Write only the number of lines holding the string "scene".
[start]
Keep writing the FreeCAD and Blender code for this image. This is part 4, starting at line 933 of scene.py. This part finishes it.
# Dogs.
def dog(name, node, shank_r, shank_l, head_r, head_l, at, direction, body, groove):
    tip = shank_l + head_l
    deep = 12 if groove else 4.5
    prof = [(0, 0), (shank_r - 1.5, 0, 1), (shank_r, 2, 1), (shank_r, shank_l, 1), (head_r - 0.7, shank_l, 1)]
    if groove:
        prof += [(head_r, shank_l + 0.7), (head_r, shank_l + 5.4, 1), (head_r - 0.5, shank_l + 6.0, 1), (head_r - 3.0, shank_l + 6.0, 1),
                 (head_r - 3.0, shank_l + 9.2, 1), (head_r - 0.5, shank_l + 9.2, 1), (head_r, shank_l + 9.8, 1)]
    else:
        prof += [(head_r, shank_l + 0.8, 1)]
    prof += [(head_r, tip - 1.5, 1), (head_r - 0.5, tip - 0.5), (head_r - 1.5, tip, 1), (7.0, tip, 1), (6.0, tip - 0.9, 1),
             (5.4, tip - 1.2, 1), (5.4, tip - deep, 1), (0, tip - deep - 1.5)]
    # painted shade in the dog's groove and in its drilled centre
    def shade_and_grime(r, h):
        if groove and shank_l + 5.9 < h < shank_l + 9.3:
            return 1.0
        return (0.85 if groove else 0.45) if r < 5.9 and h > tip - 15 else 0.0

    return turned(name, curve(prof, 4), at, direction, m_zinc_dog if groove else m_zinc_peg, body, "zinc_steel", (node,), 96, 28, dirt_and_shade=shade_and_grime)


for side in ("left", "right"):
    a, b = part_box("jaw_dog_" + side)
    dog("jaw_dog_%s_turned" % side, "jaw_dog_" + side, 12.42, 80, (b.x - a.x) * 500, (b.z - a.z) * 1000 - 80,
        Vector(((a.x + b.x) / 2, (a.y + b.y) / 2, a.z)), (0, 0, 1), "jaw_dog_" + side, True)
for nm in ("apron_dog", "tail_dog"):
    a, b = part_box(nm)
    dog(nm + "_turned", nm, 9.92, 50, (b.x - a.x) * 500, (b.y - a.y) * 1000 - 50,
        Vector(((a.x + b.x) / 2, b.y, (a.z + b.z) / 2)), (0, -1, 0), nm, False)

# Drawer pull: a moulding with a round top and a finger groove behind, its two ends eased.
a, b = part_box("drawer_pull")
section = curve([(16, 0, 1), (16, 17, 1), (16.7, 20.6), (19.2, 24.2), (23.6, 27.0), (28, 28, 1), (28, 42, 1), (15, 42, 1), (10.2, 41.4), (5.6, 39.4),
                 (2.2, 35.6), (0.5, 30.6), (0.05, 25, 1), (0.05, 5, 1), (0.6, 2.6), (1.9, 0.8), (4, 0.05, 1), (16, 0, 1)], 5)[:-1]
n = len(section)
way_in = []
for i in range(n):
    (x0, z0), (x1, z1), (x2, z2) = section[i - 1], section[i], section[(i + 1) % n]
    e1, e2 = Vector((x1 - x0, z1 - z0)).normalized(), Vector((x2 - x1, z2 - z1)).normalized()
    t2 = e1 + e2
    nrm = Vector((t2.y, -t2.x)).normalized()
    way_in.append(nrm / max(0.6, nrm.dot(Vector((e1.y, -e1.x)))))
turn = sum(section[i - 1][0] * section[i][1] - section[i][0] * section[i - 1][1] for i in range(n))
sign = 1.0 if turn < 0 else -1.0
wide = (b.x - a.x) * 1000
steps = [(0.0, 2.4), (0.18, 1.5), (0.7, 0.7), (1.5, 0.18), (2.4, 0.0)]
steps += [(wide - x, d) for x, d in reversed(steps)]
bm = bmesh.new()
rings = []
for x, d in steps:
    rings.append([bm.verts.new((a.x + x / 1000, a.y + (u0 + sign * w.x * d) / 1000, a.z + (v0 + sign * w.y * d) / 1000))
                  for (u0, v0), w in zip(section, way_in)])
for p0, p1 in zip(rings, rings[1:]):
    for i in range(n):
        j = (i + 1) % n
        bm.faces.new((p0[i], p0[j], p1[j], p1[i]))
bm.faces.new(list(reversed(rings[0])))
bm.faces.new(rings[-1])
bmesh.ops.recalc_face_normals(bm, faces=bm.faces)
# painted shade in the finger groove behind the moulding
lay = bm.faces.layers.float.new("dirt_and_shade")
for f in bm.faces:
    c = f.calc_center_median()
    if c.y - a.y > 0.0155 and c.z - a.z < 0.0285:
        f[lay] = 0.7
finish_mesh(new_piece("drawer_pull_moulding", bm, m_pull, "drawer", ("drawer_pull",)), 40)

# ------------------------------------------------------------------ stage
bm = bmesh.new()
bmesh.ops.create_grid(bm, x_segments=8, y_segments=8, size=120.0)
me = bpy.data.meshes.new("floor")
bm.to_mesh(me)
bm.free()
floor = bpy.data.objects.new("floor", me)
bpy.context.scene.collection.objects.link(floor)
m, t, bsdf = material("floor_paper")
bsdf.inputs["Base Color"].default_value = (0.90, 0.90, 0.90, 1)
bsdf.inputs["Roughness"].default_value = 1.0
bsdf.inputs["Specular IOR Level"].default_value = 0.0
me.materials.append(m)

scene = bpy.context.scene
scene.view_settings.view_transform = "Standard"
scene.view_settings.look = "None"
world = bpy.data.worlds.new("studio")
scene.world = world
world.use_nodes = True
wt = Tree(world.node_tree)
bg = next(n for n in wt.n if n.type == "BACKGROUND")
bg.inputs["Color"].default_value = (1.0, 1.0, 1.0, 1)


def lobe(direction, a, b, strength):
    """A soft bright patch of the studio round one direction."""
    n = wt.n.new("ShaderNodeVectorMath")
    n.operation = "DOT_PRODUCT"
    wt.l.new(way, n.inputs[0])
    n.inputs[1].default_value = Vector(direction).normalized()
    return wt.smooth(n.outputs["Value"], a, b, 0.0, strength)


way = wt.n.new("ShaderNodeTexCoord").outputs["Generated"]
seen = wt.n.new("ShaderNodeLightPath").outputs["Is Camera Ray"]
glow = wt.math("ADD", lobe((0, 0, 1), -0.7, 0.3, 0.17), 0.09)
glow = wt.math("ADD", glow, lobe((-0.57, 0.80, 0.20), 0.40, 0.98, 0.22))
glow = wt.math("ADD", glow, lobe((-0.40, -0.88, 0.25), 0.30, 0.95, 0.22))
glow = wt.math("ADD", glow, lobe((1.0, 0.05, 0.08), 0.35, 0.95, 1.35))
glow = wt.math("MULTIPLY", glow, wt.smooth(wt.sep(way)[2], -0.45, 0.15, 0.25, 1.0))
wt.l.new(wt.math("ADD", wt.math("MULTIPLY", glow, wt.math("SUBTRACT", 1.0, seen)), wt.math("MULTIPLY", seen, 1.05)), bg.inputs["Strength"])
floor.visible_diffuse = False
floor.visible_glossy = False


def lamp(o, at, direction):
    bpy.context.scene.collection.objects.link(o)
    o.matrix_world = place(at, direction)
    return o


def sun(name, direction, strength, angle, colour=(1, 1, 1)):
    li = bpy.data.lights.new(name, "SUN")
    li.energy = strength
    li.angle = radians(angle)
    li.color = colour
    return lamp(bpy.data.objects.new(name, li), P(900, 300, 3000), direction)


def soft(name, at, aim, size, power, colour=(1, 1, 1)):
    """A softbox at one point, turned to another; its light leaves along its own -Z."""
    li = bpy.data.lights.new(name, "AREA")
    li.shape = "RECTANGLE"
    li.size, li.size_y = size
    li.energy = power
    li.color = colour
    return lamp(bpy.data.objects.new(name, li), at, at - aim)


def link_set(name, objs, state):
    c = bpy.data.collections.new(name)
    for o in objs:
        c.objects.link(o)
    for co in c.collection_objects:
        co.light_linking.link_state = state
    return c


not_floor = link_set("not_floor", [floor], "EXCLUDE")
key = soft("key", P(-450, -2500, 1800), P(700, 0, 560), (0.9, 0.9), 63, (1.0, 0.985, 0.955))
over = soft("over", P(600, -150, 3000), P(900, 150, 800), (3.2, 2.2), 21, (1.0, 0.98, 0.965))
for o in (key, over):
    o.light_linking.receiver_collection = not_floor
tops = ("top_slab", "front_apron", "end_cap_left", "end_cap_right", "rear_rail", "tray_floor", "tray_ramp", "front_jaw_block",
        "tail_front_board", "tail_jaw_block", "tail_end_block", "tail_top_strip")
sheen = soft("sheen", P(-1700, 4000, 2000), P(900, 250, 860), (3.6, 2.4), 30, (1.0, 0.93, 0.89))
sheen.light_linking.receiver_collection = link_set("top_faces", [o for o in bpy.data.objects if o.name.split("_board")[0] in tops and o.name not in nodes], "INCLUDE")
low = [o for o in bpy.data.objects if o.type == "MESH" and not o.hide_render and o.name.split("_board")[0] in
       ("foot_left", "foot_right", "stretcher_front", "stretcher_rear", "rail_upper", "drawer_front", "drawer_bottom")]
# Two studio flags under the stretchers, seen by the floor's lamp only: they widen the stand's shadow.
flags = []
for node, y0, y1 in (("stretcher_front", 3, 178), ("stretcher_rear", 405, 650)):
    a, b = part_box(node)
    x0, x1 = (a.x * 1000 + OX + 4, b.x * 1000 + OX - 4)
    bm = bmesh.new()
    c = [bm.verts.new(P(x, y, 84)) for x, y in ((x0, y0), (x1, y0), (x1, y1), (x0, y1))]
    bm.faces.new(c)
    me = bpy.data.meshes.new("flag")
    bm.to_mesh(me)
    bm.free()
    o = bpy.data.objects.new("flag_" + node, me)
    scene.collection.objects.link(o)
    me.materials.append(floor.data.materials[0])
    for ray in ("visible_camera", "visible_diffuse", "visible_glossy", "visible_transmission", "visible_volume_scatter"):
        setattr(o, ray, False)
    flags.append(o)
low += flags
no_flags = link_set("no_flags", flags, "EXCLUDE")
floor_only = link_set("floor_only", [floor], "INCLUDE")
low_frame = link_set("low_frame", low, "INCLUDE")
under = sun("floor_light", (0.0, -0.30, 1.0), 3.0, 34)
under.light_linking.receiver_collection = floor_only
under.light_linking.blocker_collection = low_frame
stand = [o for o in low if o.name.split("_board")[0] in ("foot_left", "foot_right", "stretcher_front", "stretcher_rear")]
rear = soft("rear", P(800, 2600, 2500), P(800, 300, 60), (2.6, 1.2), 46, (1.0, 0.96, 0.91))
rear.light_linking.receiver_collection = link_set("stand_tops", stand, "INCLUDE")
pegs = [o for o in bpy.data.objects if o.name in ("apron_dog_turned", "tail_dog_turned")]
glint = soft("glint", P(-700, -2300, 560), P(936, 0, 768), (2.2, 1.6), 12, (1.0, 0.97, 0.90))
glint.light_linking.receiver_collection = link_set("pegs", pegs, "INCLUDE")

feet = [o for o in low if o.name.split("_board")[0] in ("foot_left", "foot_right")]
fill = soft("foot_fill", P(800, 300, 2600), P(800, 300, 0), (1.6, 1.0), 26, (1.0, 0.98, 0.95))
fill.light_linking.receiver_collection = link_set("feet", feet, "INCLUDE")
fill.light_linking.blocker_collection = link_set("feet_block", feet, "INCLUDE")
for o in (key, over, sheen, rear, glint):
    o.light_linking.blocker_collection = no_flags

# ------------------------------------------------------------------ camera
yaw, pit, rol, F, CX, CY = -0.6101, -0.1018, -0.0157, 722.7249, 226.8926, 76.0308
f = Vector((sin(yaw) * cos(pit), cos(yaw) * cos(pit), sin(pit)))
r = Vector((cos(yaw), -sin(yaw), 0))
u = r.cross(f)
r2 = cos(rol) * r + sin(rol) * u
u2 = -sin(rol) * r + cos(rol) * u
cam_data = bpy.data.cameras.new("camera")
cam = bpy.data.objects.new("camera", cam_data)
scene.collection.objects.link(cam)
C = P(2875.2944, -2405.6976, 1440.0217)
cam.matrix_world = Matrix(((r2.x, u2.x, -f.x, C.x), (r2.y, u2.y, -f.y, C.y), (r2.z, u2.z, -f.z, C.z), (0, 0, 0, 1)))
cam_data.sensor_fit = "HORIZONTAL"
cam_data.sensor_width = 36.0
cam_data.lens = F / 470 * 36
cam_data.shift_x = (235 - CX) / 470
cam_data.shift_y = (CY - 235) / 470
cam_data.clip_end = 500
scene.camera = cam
[end]
### [SOLUTION FOR THIS PROBLEM]
10